What Is NOT an Emergency

Emergency fund is NOT for:
  • Sales events or discounts on things you want
  • Christmas presents (that's a sinking fund — plan for it)
  • Holidays
  • New phone when your current one still works
  • Opportunity investments you don't want to miss

Where to Keep Your Emergency Fund

Your emergency fund needs to be: accessible within 24-48 hours, kept separate from your spending account, and earning at least some interest. Easy-access savings accounts are the standard choice. Current best rates in the UK are around 4.5-5% easy access. Good options: Marcus by Goldman Sachs, Chase, Chip, or a regular bank savings account. Do NOT keep your emergency fund in: your current account (too tempting to spend), a Stocks and Shares ISA (value can fall right when you need it), or a fixed-rate bond (can't access it quickly).

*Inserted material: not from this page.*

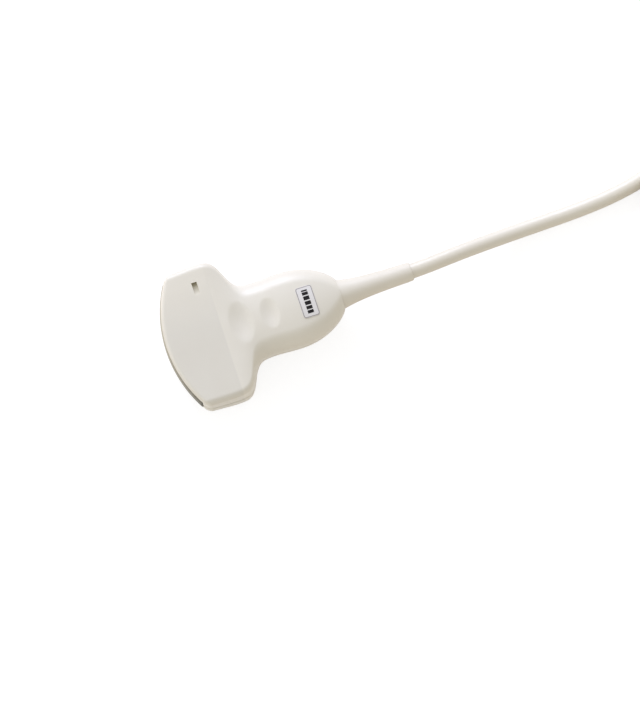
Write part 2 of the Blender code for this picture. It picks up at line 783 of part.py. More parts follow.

The Fastest Way to Build Your Emergency Fund

The fastest path from zero to £1,000:
  • Month 1: Do a no-spend challenge. Save everything non-essential. Target: £200-400 in one month.
  • Month 2: Sell items you own but don't need — eBay, Vinted, Facebook Marketplace. Target: £100-300.
  • Month 3: Automate a standing order. Even £50/month automatically builds the habit.
  • One-off deposits: Tax refunds, birthday money, work bonuses — all go straight to the emergency fund until it's funded.
  • Side income: One extra shift, freelance job, or gig work per month accelerates progress significantly.

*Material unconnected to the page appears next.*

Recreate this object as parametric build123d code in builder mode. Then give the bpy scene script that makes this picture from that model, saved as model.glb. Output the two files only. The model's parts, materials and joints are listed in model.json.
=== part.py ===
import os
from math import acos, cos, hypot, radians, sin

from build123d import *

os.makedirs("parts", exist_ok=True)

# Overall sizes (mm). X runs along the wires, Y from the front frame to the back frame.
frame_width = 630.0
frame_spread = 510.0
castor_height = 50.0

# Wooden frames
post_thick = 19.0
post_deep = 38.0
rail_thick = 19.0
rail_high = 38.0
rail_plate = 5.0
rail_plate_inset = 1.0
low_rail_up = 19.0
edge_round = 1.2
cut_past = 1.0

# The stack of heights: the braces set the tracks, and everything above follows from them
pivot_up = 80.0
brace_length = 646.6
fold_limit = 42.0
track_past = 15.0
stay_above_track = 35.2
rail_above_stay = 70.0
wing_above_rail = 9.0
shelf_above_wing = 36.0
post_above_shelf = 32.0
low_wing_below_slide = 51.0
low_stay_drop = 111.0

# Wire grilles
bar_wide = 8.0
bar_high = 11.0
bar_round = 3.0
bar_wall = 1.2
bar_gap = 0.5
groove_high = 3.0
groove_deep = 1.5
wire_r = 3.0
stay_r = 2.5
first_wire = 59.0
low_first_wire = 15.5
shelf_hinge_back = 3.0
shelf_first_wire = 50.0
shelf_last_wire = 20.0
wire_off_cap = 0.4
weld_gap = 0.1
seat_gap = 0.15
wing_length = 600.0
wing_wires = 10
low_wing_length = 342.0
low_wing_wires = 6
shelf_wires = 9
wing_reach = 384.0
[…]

After You've Built It: Keeping It Intact

Once funded, the challenge becomes not raiding it. Key mental trick: name the account 'Emergency Fund — Do Not Touch.' Many apps allow you to lock accounts or create friction around withdrawals. If you do use it (for a genuine emergency — that's what it's for), refund it as quickly as possible. Treat refunding the emergency fund like paying a debt — with the same priority. Also review it annually: if your expenses have increased, your emergency fund target should increase too.

FAQ

Should I build an emergency fund or pay off debt first?+

Build a small £500-1,000 buffer first — even while paying off debt. Without any emergency fund, a small unexpected expense derails your debt payoff completely. Once you have the buffer, prioritise high-interest debt aggressively.

Can my ISA double as an emergency fund?+

A flexible Cash ISA can work as part of your emergency fund since you can withdraw and replace contributions. A Stocks and Shares ISA is too risky — values can fall 20-30% just when you need the money most.

My employer has sick pay — do I still need an emergency fund?+

Yes. Sick pay is for illness. An emergency fund covers the dozens of other unexpected expenses that hit — car, home, family — regardless of your employment status.